Last weekend, Eric, Little A and I went to the Uptown Art Fair, part of a big two-day affair here in Minneapolis in which hundreds of artists gather at three locations and thousands of buyers come to look and, well, buy.
I got this bowl from Monica Rudquist (and a strawberry ice cream from Bridgeman's for Little A):
I love Monica's ceramics. I also have one of her mugs and I use it everyday (form meeting function). She makes clean, modern, seemingly simple pieces. The trick is that each piece is full of detail and thought. I love the ridged texture that is her trademark (and the crackled glaze that is a new technique she's been working on). I love the subtle pink line around the edge of the bowl where the two glazes met. I love that I got to meet Monica -- that's part of the charm of the art fair: you get to meet the person that made the work.
But why?
I don't know why I love having handmade items in my home, items made by people I may have actually met or know a thing or two about.
Is there something about the narrative of the object that makes it more desirable to me?
I love it when an object has a story or history behind it. I love imagining an artisan sitting at her potter's wheel or in her studio or at her sewing machine, creating something beautiful and unique.

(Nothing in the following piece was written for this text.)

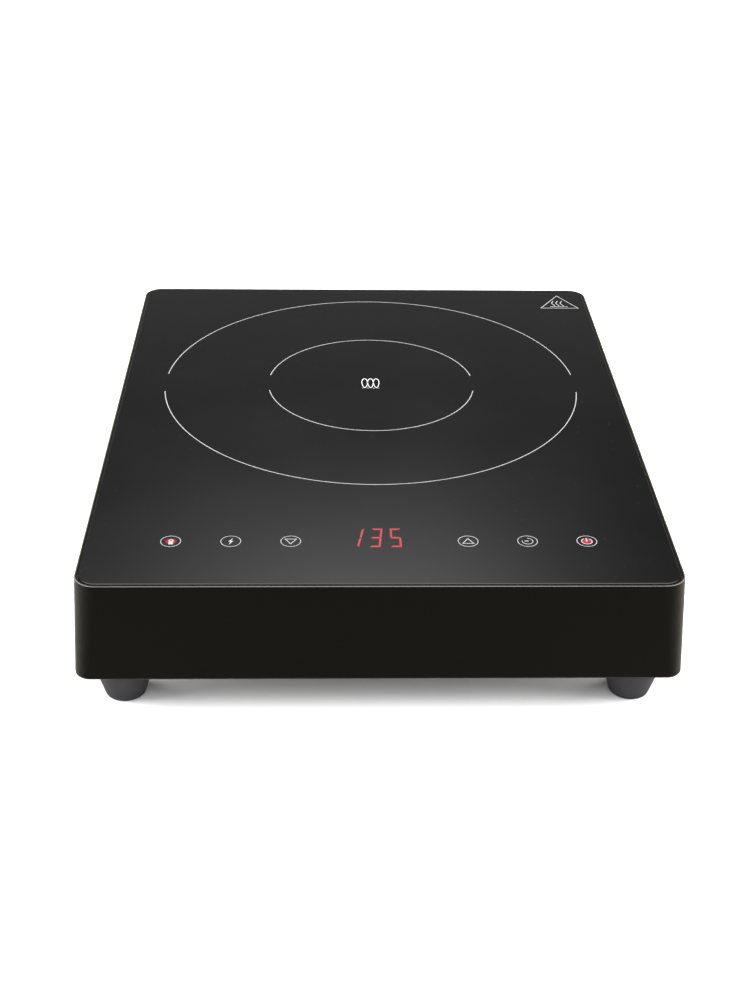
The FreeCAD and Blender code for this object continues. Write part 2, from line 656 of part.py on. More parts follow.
# ---------------------------------------------------------------- fan
def fan_frame():
    """The square frame with its bore, four struts, hub plate and bearing tube."""
    frame = slab(FAN_SIZE, FAN_SIZE, 5.0, FAN_LOW, FAN_HIGH, FAN_X, FAN_Y)
    frame = frame.cut(cyl(FAN_X, FAN_Y, FAN_LOW, FAN_HIGH, FAN_BORE_R))
    waist = slab(FAN_SIZE + 2, FAN_SIZE + 2, 5.0, FAN_LOW + 4.0, FAN_HIGH - 4.0, FAN_X, FAN_Y)
    frame = frame.cut(waist.cut(cyl(FAN_X, FAN_Y, FAN_LOW, FAN_HIGH, FAN_BORE_R + 1.8)))
    plate_top = FAN_LOW + 2.5
    tube_top = FAN_LOW + 14.3
    hub_plate = cyl(FAN_X, FAN_Y, FAN_LOW, plate_top, 16.0)
    parts = [frame, hub_plate, cyl(FAN_X, FAN_Y, plate_top, tube_top, 4.4)]
    strut = box(FAN_X + 15.0, FAN_X + FAN_BORE_R + 1.0, FAN_Y - 1.5, FAN_Y + 1.5, FAN_LOW, plate_top)
    parts += [turned(strut, a, FAN_X, FAN_Y) for a in (20.0, 110.0, 200.0, 290.0)]
    holes = [cyl(x, y, FAN_LOW, FAN_HIGH, 2.2) for x, y in FAN_HOLES]
    holes.append(cyl(FAN_X, FAN_Y, plate_top, tube_top, 3.0))
    return cut(fuse(parts), holes)


def fan_bearing():
    return tube(FAN_X, FAN_Y, FAN_LOW + 3.5, FAN_LOW + 13.5, 3.0, FAN_SHAFT_R + BEARING_CLEARANCE)


def fan_shaft():
    return cyl(FAN_X, FAN_Y, FAN_LOW + 3.7, FAN_LOW + 17.4, FAN_SHAFT_R)


def fan_stator():
    """Four wound poles round the bearing tube."""
    z0, z1 = FAN_LOW + 4.0, FAN_LOW + 11.5
    core = [tube(FAN_X, FAN_Y, z0, z1, 6.0, 4.5)]
    arm = box(FAN_X + 5.5, FAN_X + 10.5, FAN_Y - 1.3, FAN_Y + 1.3, z0, z1)
    reach = box(FAN_X, FAN_X + 12.0, FAN_Y - 6.2, FAN_Y + 6.2, z0, z1)
    shoe = tube(FAN_X, FAN_Y, z0, z1, 11.5, 10.2).common(reach)
    for a in (0.0, 90.0, 180.0, 270.0):
        core += [turned(arm, a, FAN_X, FAN_Y), turned(shoe, a, FAN_X, FAN_Y)]
    return fuse(core)


def fan_coils():
    """The four small windings on the poles."""
    z0, z1 = FAN_LOW + 3.0, FAN_LOW + 12.5
    outer = box(FAN_X + 6.6, FAN_X + 9.6, FAN_Y - 3.0, FAN_Y + 3.0, z0, z1)
    inner = box(FAN_X + 6.5, FAN_X + 9.7, FAN_Y - 1.4, FAN_Y + 1.4, FAN_LOW + 3.9, FAN_LOW + 11.6)
    one = outer.cut(inner)
    return group(turned(one, a, FAN_X, FAN_Y) for a in (0.0, 90.0, 180.0, 270.0))


def fan_magnet():
    return tube(FAN_X, FAN_Y, FAN_LOW + 4.0, FAN_LOW + 13.0, 13.5, 12.2)


def fan_blade():
    """One twisted blade, lofted from a section at the hub to one near the tip."""
    mid = FAN_LOW + 10.7
    sections = []
    for x, chord, pitch, t in ((14.2, 13.0, 42.0, 1.6), (25.0, 17.0, 33.0, 1.4), (36.2, 20.0, 25.0, 1.1)):
        c, s = math.cos(math.radians(pitch)), math.sin(math.radians(pitch))
        half, thin = chord / 2, t / 2
        corners = [(-half, -thin), (half, -thin), (half, thin), (-half, thin)]
        loop = [V(FAN_X + x, FAN_Y + a * c - b * s, mid + a * s + b * c) for a, b in corners]
        sections.append(Part.makePolygon(loop + loop[:1]))
    return Part.makeLoft(sections, True, True)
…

I love that something in my home came from somewhere other than a factory, that my dollars are spent to support an artist, a member, potentially, of my community.

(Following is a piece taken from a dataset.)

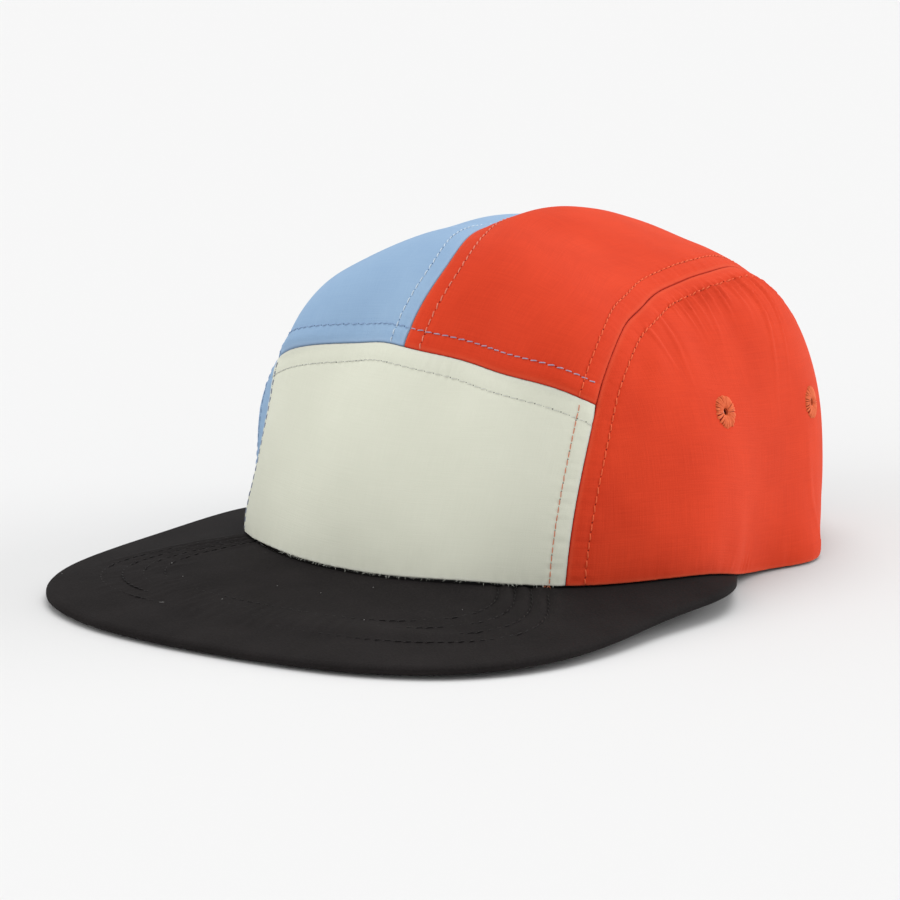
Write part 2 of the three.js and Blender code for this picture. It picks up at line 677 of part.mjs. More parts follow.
// The origin lies under the middle of the cap, on the surface it rests on
const bounds = new THREE.Box3().setFromObject(cap);
cap.position.set(0, -(bounds.min.y + bounds.max.y) / 2, -bounds.min.z);

export default cap;
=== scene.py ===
# A soft cap of five cloth panels with a wide flat visor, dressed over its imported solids.

import math

import bmesh
import bpy
import numpy as np
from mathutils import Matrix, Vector
from mathutils.bvhtree import BVHTree
from mathutils.kdtree import KDTree


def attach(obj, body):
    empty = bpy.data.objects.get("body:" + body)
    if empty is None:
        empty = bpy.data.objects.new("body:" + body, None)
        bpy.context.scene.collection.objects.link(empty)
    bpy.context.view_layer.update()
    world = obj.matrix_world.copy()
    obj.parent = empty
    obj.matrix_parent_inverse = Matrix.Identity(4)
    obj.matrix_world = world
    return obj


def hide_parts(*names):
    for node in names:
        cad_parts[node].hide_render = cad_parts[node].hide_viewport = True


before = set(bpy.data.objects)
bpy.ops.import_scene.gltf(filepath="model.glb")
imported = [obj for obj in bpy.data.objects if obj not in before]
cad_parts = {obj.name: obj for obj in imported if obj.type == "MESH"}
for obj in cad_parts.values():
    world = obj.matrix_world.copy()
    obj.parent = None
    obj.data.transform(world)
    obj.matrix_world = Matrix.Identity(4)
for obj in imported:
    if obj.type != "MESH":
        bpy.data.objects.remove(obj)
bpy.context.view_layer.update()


# The white table
# A seamless white sheet in a white room, lit softly from above, from the front and from behind
# on the right, with the camera low and far off towards the wearer's left side.

bpy.ops.object.select_all(action="DESELECT")
bpy.ops.mesh.primitive_plane_add(size=30.0, location=(0.0, 0.0, -0.0004))
table = bpy.context.active_object
table.name = "table"


def new_finish(name):
    """A new material, and its shader."""
    material = bpy.data.materials.new(name)
    material.use_nodes = True
    return material, material.node_tree.nodes["Principled BSDF"]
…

Sometimes I'll buy something second-hand at an occasional sale or a vintage store and I'm drawn to the idea that it was used by someone else. I bought this child's wicker rocking chair at Flamingo's Divine Finds.
Little A likes to sit on the front porch and rock in it. I like to imagine that (and am a little creeped out by) another child enjoyed it before Little A.
Here's the rub.
In addition to going to the art fair, I also recently saw an article about this exhibit, Made in China by Lorena Turner. In her work, Turner takes items that were made in China, removes them from the plastic boxes in which they were seemingly entombed (untouched, sans history), dusts them for fingerprints, and then photographs them under a black light. The photos reveal that these previously-thought-to-be-sterile objects are covered in fingerprints, evidence that even items made in China have a history. A handmade history.
Turner's exhibit has flipped what I'd thought about consuming on its head.
I used to think a lot about this when I was making things for craft fairs. I'd be watching Law and Order or CSI and I couldn't help but think of all of the fingerprints, epithelial cells, and hairs I was leaving. Traces of DNA and other identifiers. But even though I was thinking about it in the context of a crime scene, it wasn't creepy or gross. Because, absent a belief in some spiritual essence or aura being left on these objects, wasn't it precisely this physical humanness left on handmade items that made them attractive. Isn't one of the reasons why I buy handmade now is for some connection to another human being even if I mostly think about it in terms of (the relatively sterile) concept of design?
(The above item is a threader -- I thought it was appropriate to include given the context of "handmade" versus not.)
And yet there's something disconcerting about Turner's black light revelations. These mass produced items were made and packaged by someone's hands. They, too, have left their mark. How different is that from a charming piece of pottery or artwork that I buy from an artisan? Is it different because I've removed the middle man? Because some third party isn't making money off of their labor? But what about the art fair vendors or the team of people who developed and maintain a website like etsy?
How, then, is the story of the factory worker in China different from the artisan in smalltown USA?